Владимир Федорович Грибунин был одним из самых красочных явлений в Московском Художественном театре. Очень многие, в том числе Василий Иванович, считали его самым талантливым актером Художественного театра. Тогда еще в употребление не вошел (по крайней мере у нас) термин «органика», «органичность», поэтому не хочется его применять, вспоминая актеров того времени, но, когда я теперь слышу, что про кого-нибудь говорят «он так органичен», я про себя добавляю: «как Грибунин». Он был так удивительно насыщенно прост, бытовой тон (говоря языком Малого театра, где он учился) был для него естествен, давался ему легко, без всяких приспособлений и усилий. Я совсем ребенком видел его в Осипе («Ревизор»). Когда он просыпался на кровати и смотрел в сторону зрительного зала, глаза у него были такими сонными и бессмысленными, он (Осип) с таким трудом осознавал действительность, переходил от сна к бодрствованию, не сулившему ему ничего хорошего, — это было и жалко и безумно смешно, по залу прокатывался легкий смешок, переходивший в хохот. Когда Осип, окончательно проснувшись, опять закрывал глаза и перебрасывал свое неуклюжее, тяжелое тело на другой бок, пытаясь опять уснуть, все, ну буквально все его тело выражало такую тоску, такое голодное озлобление, что к началу текста зритель уже был подготовлен и сочувствовал Осипу.
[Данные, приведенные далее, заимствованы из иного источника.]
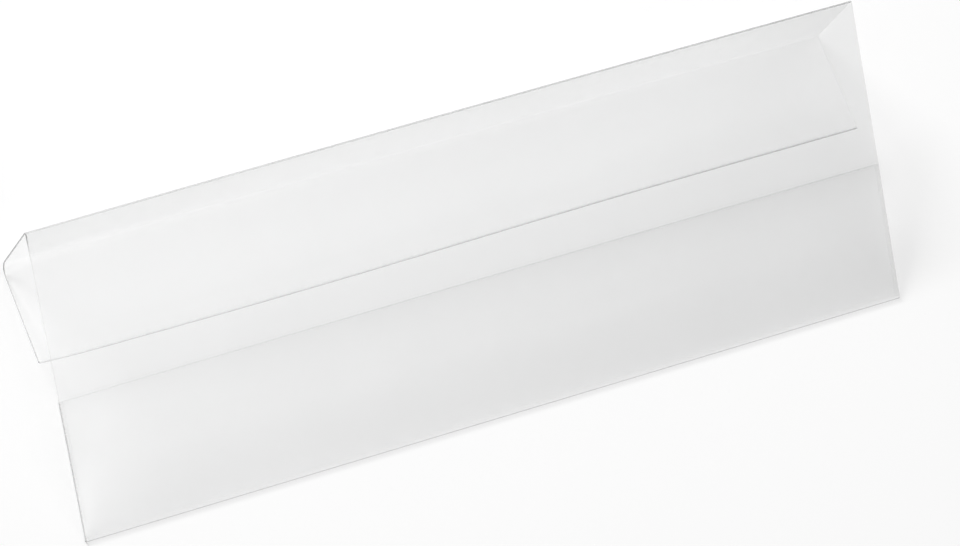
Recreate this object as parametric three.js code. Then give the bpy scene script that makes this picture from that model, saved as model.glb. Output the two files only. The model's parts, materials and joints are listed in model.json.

Нельзя было не чувствовать с Грибуниным, не становиться на его точку зрения, не входить в его положение, каких бы подлецов он ни играл, каким бы омерзительным поведение его персонажа ни было. Играя, например, Фурначева («Смерть Пазухина»), он был всегда субъективно прав, он был подлецом, убежденным в своем праве на подлость. Да Фурначев и не считал подлостью то, что было ему выгодно. Грибунин разоблачал своих «героев» именно тем, что был абсолютно искренне правым во всей подлости своих действий (Фурначев), убежденно, уверенно, лениво-сонно-глупым (Курослепов), всегда был , всегда поступал, действовал , никогда не изображал. Этого, конечно, полагается ожидать от каждого хорошего актера МХТ, но в такой степени, как у Владимира Федоровича, этого ни у кого не было. Вернее сказать, бывало лишь в моменты вершин их достижений, их мхатовских постижений вершин «системы», «школы», — а у Грибунина не бывало, не могло быть иначе. Но в то же время он не был способен ни на какой взлет, ни на какой отрыв от бытовщины, от русского быта. Даже в маленькой роли антиквара Гислесена («У жизни в лапах») он казался торговцем из Гостиного двора, а не из Христиании и тянул к российской «развесистой клюкве» весь этот в остальном такой вполне европейски-корректный спектакль.
Еще больше, пожалуй, чем непобедимый, неустранимый бытовизм, в его актерской карьере ему мешали лень, нелюбовь к репетиционной работе и циничное неверие во всякие искания, всякое новаторство режиссеров. Насколько он купался в роли на спектакле, легко и изящно живя в образе, настолько же он мучительно переносил репетиционный процесс. Особенно невыносимы были для него разговоры по поводу образа, задачи, сверхзадачи, сквозного действия. Он все время бормотал что-то, совсем не относящееся к пьесе и режиссерской экспозиции ее, пел про себя частушки или просто ругался себе под нос, едва шевеля губами, но так, что ближайшие к нему слышали и с трудом сдерживали смех. Он портил атмосферу репетиции, делал ее скучной и бессмысленной, но, когда доходило до его места, он мгновенно делался серьезным и с такой полной отдачей всех сил, всего таланта, с такой правдой действовал, что многие репетировавшие до него и с ним казались плоскими схемами рядом с живым, трехмерным, полнокровным существом. И все-таки режиссеры, даже самые большие, дорожа атмосферой репетиционного процесса, часто задумывались, прежде чем дать ему роль.
Алексинская молодежь очень ценила его неожиданный грубоватый юмор, очень прислушивалась к его критическим замечаниям, которые он делал неохотно, только тогда, когда мог их сделать кратко и метко, в одном слове или в лаконичном предложении по большей части непристойно-юмористического характера.
Меткость его афоризмов и кличек была такова, что они прилипали к актеру или целой сцене, а то и ко всему спектаклю так, что потом их и с кожей нельзя было отодрать. На нового человека удручающе действовал его лексикон, в значительной степени состоявший из непристойностей, но они не запоминались, а запоминалось то, что этим лексиконом выражалось: глубокое и тонкое понимание настоящей правды в искусстве.
Таким противоречивым существом, таким полным неожиданностей художником был этот замечательный актер.